Additionally, the trucks used in the Truck Series are significantly different from those used in both the Xfinity Series and the Cup Series. Should the Truck Series and Xfinity Series ultimately become one bigger, stronger feeder series to increase the level of competition, increase the preparation for the Cup Series, and allow for a much more exciting racing product each weekend?
The NASCAR Truck Series wouldn’t necessarily have to be shut down for this time happen.
It could instead be repurposed and play a different role in NASCAR, one which was seen in the late 1990s and 2000s.
From the inception of the series in 1995 through the early 2010s, the Truck Series was loaded with veteran drivers, many of whom had been racing in NASCAR for decades. Many of these drivers were proven names who were nearing the ends of their careers, and in some cases, they were able to revive their careers in the series.
Veteran drivers such as Ron Hornaday Jr., Mike Skinner, Todd Bodine, Bobby Hamilton, and Jack Sprague were all fixtures on the Truck Series grid for years. And for some of these drivers, the series allowed them to revive their careers and win championships after their Cup Series opportunities had seemingly fizzled out.

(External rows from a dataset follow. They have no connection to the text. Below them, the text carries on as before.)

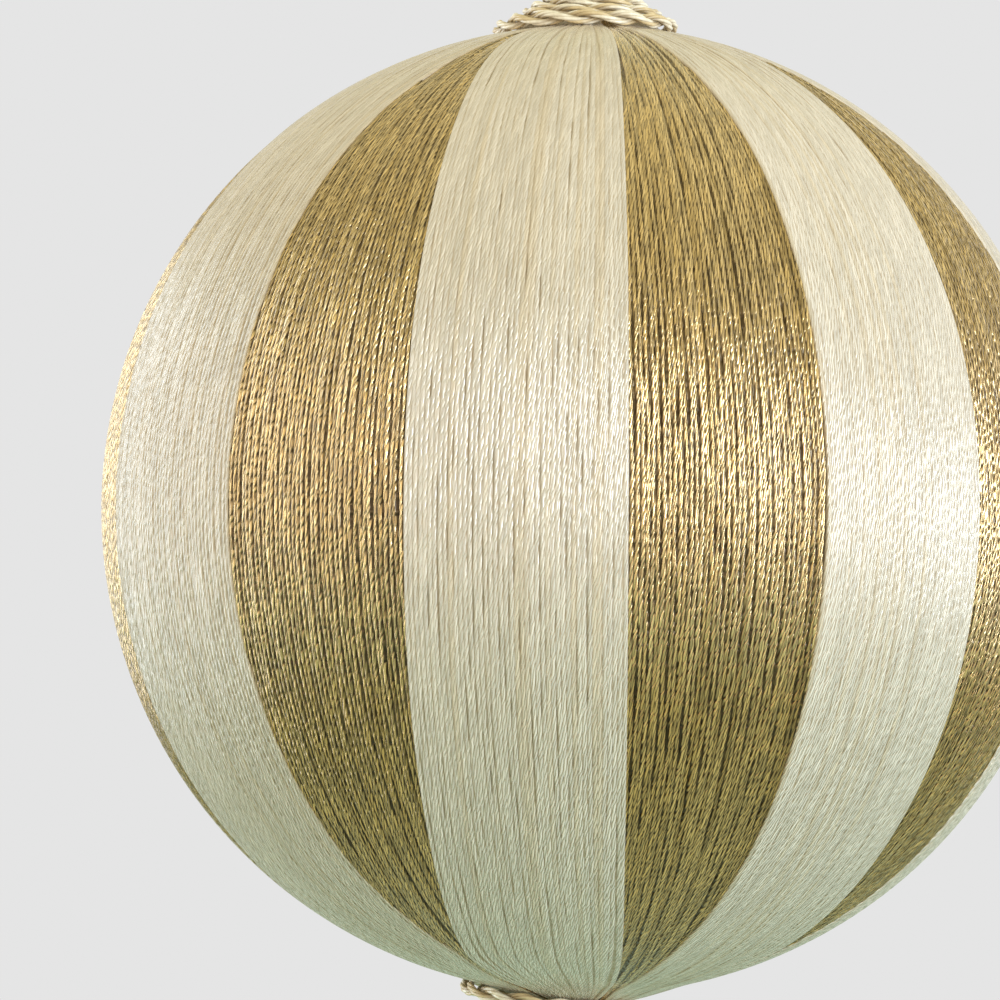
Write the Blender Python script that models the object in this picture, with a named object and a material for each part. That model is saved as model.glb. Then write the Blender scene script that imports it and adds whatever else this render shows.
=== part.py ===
"""Silk bauble: a ball wound from pole to pole with gold and ivory silk, a rope rosette on each pole.

The frame's origin is the hanging point, at the top of the upper rosette. +Z is up and -Y is the front.
Azimuths run from the front towards +X, latitudes from the ball's middle up.
"""

import math

import bmesh
import bpy

# Driving dimensions, in metres

BALL_DIAMETER = 0.080
GOLD_WIDTH = 0.0142  # of a gold band, round the ball's middle
GOLD_TIP_WIDTH = 0.0003  # where the ivory closes over the gold
BAND_CROWN = 0.0002  # how far a band's edges lie below its middle
BAND_GAP = 0.0002  # between neighbouring bands
LAND_RADIUS = 0.0022  # of the flat at each pole, where all the threads cross
CORD_HOLE_RADIUS = 0.0008  # left open down the middle

TOP_PILE_RADIUS = 0.0070  # of the mound that the crossing threads make at a pole
TOP_PILE_HEIGHT = 0.0025
BOTTOM_PILE_RADIUS = 0.0095
BOTTOM_PILE_HEIGHT = 0.0010

ROPE_DIAMETER = 0.00125
ROPE_LAY = 0.0066  # length of one whole twist
ROPE_PLIES = 2
TOP_COIL_RADIUS = 0.0078  # middle of the rope, outermost turn
BOTTOM_COIL_RADIUS = 0.0075
BOTTOM_COIL_OFFSET = 0.0024  # the lower rosette sits a little to -X
COIL_EYE_RADIUS = 0.0009  # middle of the rope, innermost turn
TURN_GAP = 0.00015
ROPE_CLEARANCE = 0.0003  # between rope and silk
TUCKED_LENGTH = 0.0040  # over which the rope's two ends taper
TUCKED_SHARE = 0.35  # of the rope's diameter, at its ends

# Pattern

BAND_PAIRS = 8
FIRST_GOLD_AZIMUTH = math.radians(14.2)
# Each gold band is hand-wound, so its two edges wander: degrees off the even spacing at the middle,
# then how fast the ivory closes over it towards the top and towards the bottom.
GOLD_EDGES = [
    ((0.5, 0.55, 1.0), (2.0, 0.9, 1.1)),
    ((-0.5, 0.9, 2.0), (1.0, 2.3, 2.0)),
    ((0.0, 1.2, 1.8), (0.0, 1.4, 1.6)),
    ((1.0, 1.0, 2.0), (-1.0, 1.5, 2.0)),
    ((-1.0, 1.4, 1.5), (0.5, 1.2, 1.8)),
    ((0.5, 1.6, 2.0), (1.0, 1.2, 2.0)),
    ((0.0, 1.2, 2.0), (-3.5, 2.0, 2.3)),
    ((-1.5, 1.4, 2.1), (1.0, 1.15, 2.0)),
]

# The ivory closes in evenly at first, and then fast near the pole
EVEN_CLOSING = 0.29
LATE_CLOSING_POWER = 8

# Faces

BAND_ROWS = 16  # between the two piles
PILE_ROW_SHARES = (0.70, 0.45)  # of the pile's radius
BAND_COLUMNS = 4
LAY_STEPS = 8  # points along one twist of the rope
TURN_STEPS = 13  # fewest points round one turn
PLY_POINTS = 4  # points round one ply of the rope's section
PLY_DEPTH = 0.22  # of the rope's radius, from its mean to the top of a ply

BALL_RADIUS = BALL_DIAMETER / 2
ROPE_RADIUS = ROPE_DIAMETER / 2
TOP_PILE = (TOP_PILE_RADIUS, TOP_PILE_HEIGHT)
BOTTOM_PILE = (BOTTOM_PILE_RADIUS, BOTTOM_PILE_HEIGHT)

# Colour, roughness and metallic value

MATERIALS = {
    "gold_silk": ((0.42, 0.28, 0.10), 0.38, 0.1),
    "ivory_silk": ((0.76, 0.70, 0.54), 0.42, 0.0),
    "rope": ((0.66, 0.56, 0.36), 0.48, 0.0),
}


def silk_height(radius, pile):
    """Height of the silk above the ball's middle plane, at a distance from its axis."""
    radius = max(radius, LAND_RADIUS)
    sphere = math.sqrt(BALL_RADIUS ** 2 - radius ** 2)
    pile_radius, pile_height = pile
    return sphere + pile_height * max(0.0, 1 - (radius / pile_radius) ** 2) ** 1.5


def silk_slope(radius, pile):
    """How steeply the silk falls away from the axis."""
    step = ROPE_RADIUS / 4
    inner = max(radius - step, 0.0)
    fall = silk_height(inner, pile) - silk_height(radius + step, pile)
    return fall / (radius + step - inner)


def top_of_bauble():
    """Height of the upper rosette's top above the ball's middle."""
    return silk_height(0, TOP_PILE) + ROPE_CLEARANCE + ROPE_DIAMETER


def closing(latitude):
    """How far the ivory has closed in, from 0 at the ball's middle to 1 at a pole."""
    rise = abs(math.sin(latitude))
    return EVEN_CLOSING * rise ** 2 + (1 - EVEN_CLOSING) * rise ** LATE_CLOSING_POWER


def gold_edges(pair, latitude):
    """Azimuths of a gold band's left and right edge."""
    middle = FIRST_GOLD_AZIMUTH + pair * math.tau / BAND_PAIRS
    half = GOLD_WIDTH / BALL_DIAMETER
    sides = []
    for drift, top_rate, bottom_rate in GOLD_EDGES[pair % len(GOLD_EDGES)]:
        rate = top_rate if latitude > 0 else bottom_rate
        sides.append((math.radians(drift), half * (1 - rate * closing(latitude))))
    (left_drift, left), (right_drift, right) = sides
    tip = (GOLD_TIP_WIDTH + BAND_GAP) / (BALL_RADIUS * math.cos(latitude))
    width = max(left + right + right_drift - left_drift, tip)
    middle += (right - left + right_drift + left_drift) / 2
    return middle - width / 2, middle + width / 2


def band_latitudes():
    """Latitudes of a band's rows, from the bottom land to the top one."""
    top, bottom = pile_latitudes(TOP_PILE_RADIUS), pile_latitudes(BOTTOM_PILE_RADIUS)
    low, high = -bottom[0], top[0]
    rows = [low + (high - low) * i / BAND_ROWS for i in range(1, BAND_ROWS)]
    return [-latitude for latitude in reversed(bottom)] + rows + top


def pile_latitudes(pile_radius):
    """Latitudes of the rows on a pile, from its foot to the land on its top."""
    radii = [pile_radius] + [share * pile_radius for share in PILE_ROW_SHARES] + [LAND_RADIUS]
    return [math.acos(radius / BALL_RADIUS) for radius in radii]


def band_mesh(name, edges):
    """One band: its rows of silk, closed by two flat sides that meet near the ball's axis."""
    mesh = bmesh.new()
    rows = []
    tips = []
    for latitude in band_latitudes():
        radius = BALL_RADIUS * math.cos(latitude)
        height = math.copysign(silk_height(radius, TOP_PILE if latitude > 0 else BOTTOM_PILE), latitude)
        left, right = edges(latitude)
        left += BAND_GAP / 2 / radius
        right -= BAND_GAP / 2 / radius
        row = []
        for column in range(BAND_COLUMNS + 1):
            across = 2 * column / BAND_COLUMNS - 1
            azimuth = left + (right - left) * column / BAND_COLUMNS
            shrink = 1 - BAND_CROWN * across ** 4 / BALL_RADIUS
            place = (
                shrink * radius * math.sin(azimuth),
                -shrink * radius * math.cos(azimuth),
                shrink * height,
            )
            row.append(mesh.verts.new(place))
        rows.append(row)
        even = edges.middle
        tip = (CORD_HOLE_RADIUS * math.sin(even), -CORD_HOLE_RADIUS * math.cos(even), row[0].co.z)
        tips.append(mesh.verts.new(tip))
    for i in range(len(rows) - 1):
        low, high = rows[i], rows[i + 1]
        for column in range(BAND_COLUMNS):
            mesh.faces.new((low[column], low[column + 1], high[column + 1], high[column]))
        # Neighbours share these diagonals, so their sides never cross
        mesh.faces.new((tips[i], low[0], high[0]))
        mesh.faces.new((tips[i], high[0], tips[i + 1]))
        mesh.faces.new((tips[i], high[-1], low[-1]))
        mesh.faces.new((tips[i], tips[i + 1], high[-1]))
    for column in range(BAND_COLUMNS):
        mesh.faces.new((tips[-1], rows[-1][column], rows[-1][column + 1]))
        mesh.faces.new((tips[0], rows[0][column + 1], rows[0][column]))
    data = bpy.data.meshes.new(name)
    mesh.to_mesh(data)
    mesh.free()
    data.shade_smooth()
    data.set_sharp_from_angle(angle=math.radians(40))
    return data


class GoldEdges:
    """The two edges of a gold band."""

    def __init__(self, pair):
        self.pair = pair
        self.middle = FIRST_GOLD_AZIMUTH + pair * math.tau / BAND_PAIRS

    def __call__(self, latitude):
        return gold_edges(self.pair, latitude)


class IvoryEdges:
    """The two edges of the ivory band to the right of a gold one."""

    def __init__(self, pair):
        self.pair = pair
        self.middle = FIRST_GOLD_AZIMUTH + (pair + 0.5) * math.tau / BAND_PAIRS

    def __call__(self, latitude):
        left = gold_edges(self.pair, latitude)[1]
        right = gold_edges((self.pair + 1) % BAND_PAIRS, latitude)[0]
        if right < left:
            right += math.tau
        return left, right


def coil_turns(outer_radius, offset, pile):
    """Points of a coil seen from above, from its outer end inwards, about its own middle."""
    points = []
    radius = outer_radius
    azimuth = math.pi
    while radius > COIL_EYE_RADIUS:
        points.append((radius * math.sin(azimuth), -radius * math.cos(azimuth)))
        step = min(ROPE_LAY / LAY_STEPS / radius, math.tau / TURN_STEPS)
        shallow = min(
            silk_slope(abs(radius - offset), pile),
            silk_slope(radius + offset, pile),
        )
        inwards = (ROPE_DIAMETER + TURN_GAP) * math.cos(math.atan(shallow))
        azimuth += step
        radius -= inwards * step / math.tau
    return points


def coil_path(outer_radius, offset, pile):
    """Points of the rope's middle laid on the silk: place, share of full thickness, turn of the twist."""
    flat = coil_turns(outer_radius, offset, pile)
    lengths = [0.0]
    for a, b in zip(flat, flat[1:]):
        lengths.append(lengths[-1] + math.dist(a, b))
    path = []
    for (x, y), length in zip(flat, lengths):
        from_end = min(length, lengths[-1] - length)
        share = min(1.0, TUCKED_SHARE + (1 - TUCKED_SHARE) * from_end / TUCKED_LENGTH)
        radius = math.hypot(x - offset, y)
        tilt = math.atan(silk_slope(radius, pile))
        lift = (ROPE_RADIUS * share + ROPE_CLEARANCE) / math.cos(tilt)
        place = (x - offset, y, silk_height(radius, pile) + lift)
        path.append((place, share, math.tau * length / ROPE_LAY))
    return path


def rope_section():
    """The rope's cross-section, one lobe for each ply, as a closed flat curve."""
    curve = bpy.data.curves.new("rope_section", "CURVE")
    curve.dimensions = "2D"
    curve.fill_mode = "NONE"
    count = ROPE_PLIES * PLY_POINTS
    spline = curve.splines.new("POLY")
    spline.points.add(count - 1)
    spline.use_cyclic_u = True
    for i, point in enumerate(spline.points):
        angle = -math.tau * i / count  # this way round, the tube's faces point out as its caps do
        radius = ROPE_RADIUS * (1 - PLY_DEPTH + PLY_DEPTH * math.cos(ROPE_PLIES * angle))
        point.co = (radius * math.cos(angle), radius * math.sin(angle), 0, 1)
    return curve


def coil_curve(name, path, section, flip):
    """The rope as a tube along its path, mirrored to the ball's underside where flip is -1."""
    curve = bpy.data.curves.new(name, "CURVE")
    curve.dimensions = "3D"
    curve.bevel_mode = "OBJECT"
    curve.bevel_object = section
    curve.use_fill_caps = True
    curve.resolution_u = 1
    curve.render_resolution_u = 0
    spline = curve.splines.new("POLY")
    spline.points.add(len(path) - 1)
    for point, (place, share, twist) in zip(spline.points, path):
        point.co = (place[0], place[1], flip * place[2], 1)
        point.radius = share
        point.tilt = twist
    return curve


def make_material(name):
    """A Principled material from the table above."""
    color, roughness, metallic = MATERIALS[name]
    material = bpy.data.materials.new(name)
    material.use_nodes = True
    shader = material.node_tree.nodes["Principled BSDF"]
    shader.inputs["Base Color"].default_value = (*color, 1)
    shader.inputs["Roughness"].default_value = roughness
    shader.inputs["Metallic"].default_value = metallic
    material.diffuse_color = (*color, 1)
    return material


def new_collection(name):
    """An empty collection in the scene."""
    collection = bpy.data.collections.new(name)
    bpy.context.scene.collection.children.link(collection)
    return collection


def add_part(name, data, material, collection, parent):
    """A named part about the ball's middle, hung from the bauble's origin."""
    part = bpy.data.objects.new(name, data)
    data.materials.append(material)
    collection.objects.link(part)
    part.parent = parent
    part.location = (0, 0, -top_of_bauble())
    return part


def main():
    for old in list(bpy.data.objects):
        bpy.data.objects.remove(old, do_unlink=True)
    parts = new_collection("silk_bauble")
    guides = new_collection("guides")
    origin = bpy.data.objects.new("bauble_origin", None)
    parts.objects.link(origin)

    for pair in range(BAND_PAIRS):
        for kind, edges in (("gold", GoldEdges(pair)), ("ivory", IvoryEdges(pair))):
            name = f"silk_band_{kind}_{pair + 1}"
            material = make_material(f"{kind}_silk")
            add_part(name, band_mesh(name, edges), material, parts, origin)

    section = bpy.data.objects.new("rope_section", rope_section())
    section.hide_render = True
    section.display_type = "WIRE"
    guides.objects.link(section)
    coils = (
        ("top_rope_coil", TOP_COIL_RADIUS, 0.0, TOP_PILE, 1),
        ("bottom_rope_coil", BOTTOM_COIL_RADIUS, BOTTOM_COIL_OFFSET, BOTTOM_PILE, -1),
    )
    for name, radius, offset, pile, flip in coils:
        path = coil_path(radius, offset, pile)
        curve = coil_curve(name, path, section, flip)
        add_part(name, curve, make_material("rope"), parts, origin)


main()
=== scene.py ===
import math

import bpy
import numpy as np
from mathutils import Matrix, Vector


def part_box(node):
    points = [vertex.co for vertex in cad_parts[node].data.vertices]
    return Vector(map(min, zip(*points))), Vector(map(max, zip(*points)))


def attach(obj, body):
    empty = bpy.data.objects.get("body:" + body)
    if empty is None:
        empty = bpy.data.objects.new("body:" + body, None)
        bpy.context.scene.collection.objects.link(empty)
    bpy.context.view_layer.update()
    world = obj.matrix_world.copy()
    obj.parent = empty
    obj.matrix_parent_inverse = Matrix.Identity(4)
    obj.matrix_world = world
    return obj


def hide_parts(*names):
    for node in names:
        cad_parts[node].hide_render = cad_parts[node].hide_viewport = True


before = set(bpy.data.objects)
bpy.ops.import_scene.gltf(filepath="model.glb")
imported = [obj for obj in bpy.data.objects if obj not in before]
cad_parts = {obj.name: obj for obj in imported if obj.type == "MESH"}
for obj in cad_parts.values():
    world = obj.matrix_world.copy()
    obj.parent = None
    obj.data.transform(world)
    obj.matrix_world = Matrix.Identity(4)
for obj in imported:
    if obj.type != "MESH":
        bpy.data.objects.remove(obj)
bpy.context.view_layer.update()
print("frame loaded,", len(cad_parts), "nodes")

mm = 0.001

# The wound ball: same sizes as the frame
ball = {
    "radius": 40 * mm,
    "pairs": 8,                 # gold and ivory bands
    "firstGold": 14.2,          # degrees from the front towards +X
    "goldWidth": 14.2 * mm,
    "tipWidth": 0.5 * mm,
    "landRadius": 2.2 * mm,     # flat at each pole
    "tipBlend": 0.2,            # how softly a gold band narrows to its tip
    "holeRadius": 0.8 * mm,
    "topPile": (7.0 * mm, 2.5 * mm),        # radius and height of the mound of crossing threads
    "bottomPile": (9.5 * mm, 1.0 * mm),
    "moundPower": 1.5,
    "slopeStep": 0.15 * mm,
    "closing": ((2, 0.29), (8, 0.71)),      # powers of the height that narrow a gold band, and shares
    "rows": 144,                # along a band, pole to pole
}

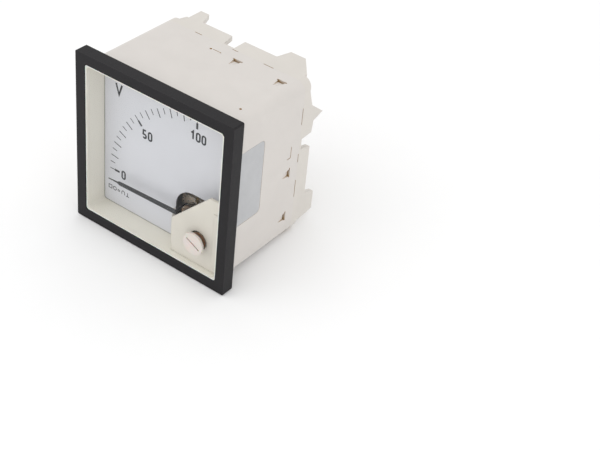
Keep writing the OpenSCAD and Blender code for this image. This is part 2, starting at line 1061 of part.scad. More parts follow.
// Wires from one terminal to the board, from the board to the rear spring arm, and from the
// movement frame to the other terminal
module internal_leads() {
    wire_r = 0.7;
    pin_y = floor_front - 1;
    pin_x = -terminal_w / 2 + tail_in;
    board_lead_x = board_x + 8;
    board_lead_y = board_y - wire_r;
    arm_end = [px + 7.5 * cos(stud_angle), pz + 7.5 * sin(stud_angle)];
    ear = [px + ear_r * cos(ear_angle + 180), pz + ear_r * sin(ear_angle + 180)];
    color("#a33a34")
        wire([[terminals[0][0] + pin_x - tail_r, pin_y, terminals[0][1]],
              [board_lead_x, pin_y, terminals[0][1]],
              [board_lead_x, pin_y, board_z + board_h / 2 + 3],
              [board_lead_x, board_lead_y, board_z + board_h / 2 + 3],
              [board_lead_x, board_lead_y, board_z + board_h / 2 - 2]], wire_r);
    color("#2c3f6b")
        wire([[arm_end[0], frame_back + 0.55, arm_end[1]],
              [arm_end[0], board_lead_y, arm_end[1]],
              [board_lead_x, board_lead_y, arm_end[1]],
              [board_lead_x, board_lead_y, board_z - board_h / 2 + 2]], wire_r);
    color("#2b2b2d")
        wire([[terminals[1][0] + pin_x, pin_y, terminals[1][1] - 0.85],
              [terminals[1][0] + pin_x, pin_y, ear[1] + 5.5],
              [ear[0], pin_y, ear[1] + 5.5],
              [ear[0], frame_y + 1, ear[1] + 5.5],
              [ear[0], frame_y + 1, ear[1] + 3.25]], wire_r);
}

module side_label() {
    color("#b9bac6")
        label_blank(half - label_sunk - label_t, half - label_sunk, 0);
}

bezel_frame();
window();
housing();
rear_base();
corner_mask();
dial_plate();
dial_screws();
zero_adjuster();
zero_lever();
front_bridge();
bridge_screws();
front_jewel_screw();
rear_jewel_screw();
pivot_jewels();
yoke_ring();
core_magnet();
movement_frame();
movement_screws();
rear_spring_arm();
coil_former();
coil_winding();
front_staff();
rear_staff();
spring_collets();
front_hairspring();
rear_hairspring();
balance_cross();
balance_weights();
pointer();
terminal_plates();
terminal_saddles();
terminal_screws();
resistor_board();
series_resistor();
internal_leads();
side_label();
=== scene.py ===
import json
import math

import bmesh
import bpy
from mathutils import Matrix, Vector


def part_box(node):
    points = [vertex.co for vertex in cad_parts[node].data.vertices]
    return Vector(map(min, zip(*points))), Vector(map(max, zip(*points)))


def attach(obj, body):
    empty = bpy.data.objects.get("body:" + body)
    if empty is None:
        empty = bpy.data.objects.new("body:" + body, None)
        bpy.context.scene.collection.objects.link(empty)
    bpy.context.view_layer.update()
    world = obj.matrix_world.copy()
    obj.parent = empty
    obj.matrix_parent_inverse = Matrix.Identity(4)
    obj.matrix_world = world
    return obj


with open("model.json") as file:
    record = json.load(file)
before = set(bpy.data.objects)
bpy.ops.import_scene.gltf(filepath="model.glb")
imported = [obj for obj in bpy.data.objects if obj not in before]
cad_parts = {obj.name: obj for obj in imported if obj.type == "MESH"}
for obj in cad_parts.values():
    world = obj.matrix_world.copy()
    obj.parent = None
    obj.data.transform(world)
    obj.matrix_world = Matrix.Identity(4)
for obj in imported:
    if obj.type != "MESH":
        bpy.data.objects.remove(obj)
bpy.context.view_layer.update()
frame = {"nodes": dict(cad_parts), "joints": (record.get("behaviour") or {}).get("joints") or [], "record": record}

MM = 0.001


# ---------------------------------------------------------------- places taken from the frame

dial_low, dial_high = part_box("dial_plate")
adjuster_low, adjuster_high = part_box("zero_adjuster")
bezel_low, bezel_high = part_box("bezel_frame")
window_low, window_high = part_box("window")
mask_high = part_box("corner_mask")[1]
rear_low, rear_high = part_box("rear_base")
joints = {joint["name"]: joint for joint in frame["joints"]}
pivot_x, _, pivot_z = joints["pointer_swing"]["pos_m"]

# Points on the dial are (X, Z) vectors, as it is read from the front
PIVOT = Vector((pivot_x, pivot_z))
ADJUSTER = ((adjuster_low + adjuster_high) / 2).xz

# Half widths of the squares round the case's middle. The mask's side is 0.1 mm from the
# wall, and the bezel's lip laps 1.2 mm over the window.
INNER_HALF = mask_high.x + 0.1 * MM
OPENING_HALF = window_high.x - 1.2 * MM


# ---------------------------------------------------------------- materials

def linear(red, green, blue):
    """Linear colour of a screen colour given as three numbers from 0 to 255."""
    def one(value):
        value /= 255
        return value / 12.92 if value <= 0.04045 else ((value + 0.055) / 1.055) ** 2.4
    return (one(red), one(green), one(blue), 1.0)


# Span that a noise texture's values keep to, apart from a few
NOISE_LOW, NOISE_HIGH = 0.3, 0.7

# Sockets of a Mix node of type RGBA, which has others of the same names
MIX_FACTOR, MIX_FIRST, MIX_SECOND, MIX_RESULT = 0, 6, 7, 2

BEVEL_SAMPLES = 4
OCCLUSION_SAMPLES = 6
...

But these drivers are just the tip of the iceberg, and throughout the 2000s, many other veteran drivers filled up a large portion of the field. Of course, plenty of newcomers, including Greg Biffle and Kyle Busch, also helped fill out the grid throughout the years.
This trend hasn’t completely gone away, as drivers such as Crafton and Enfinger have both raced in the Truck Series for over a decade — two decades, in Crafton’s case. But comparatively speaking, the number of veteran drivers racing full-time in the Truck Series and Xfinity Series has dwindled significantly over the past few years.
However, should the Xfinity Series be made the true feeder series for the Cup Series, the Truck Series could again play the role it played for the first dozen or so years of its existence and serve as a series largely centered around veteran drivers. The racing product of both series would benefit from such a change, and there could be fewer chaotic, messy finishes.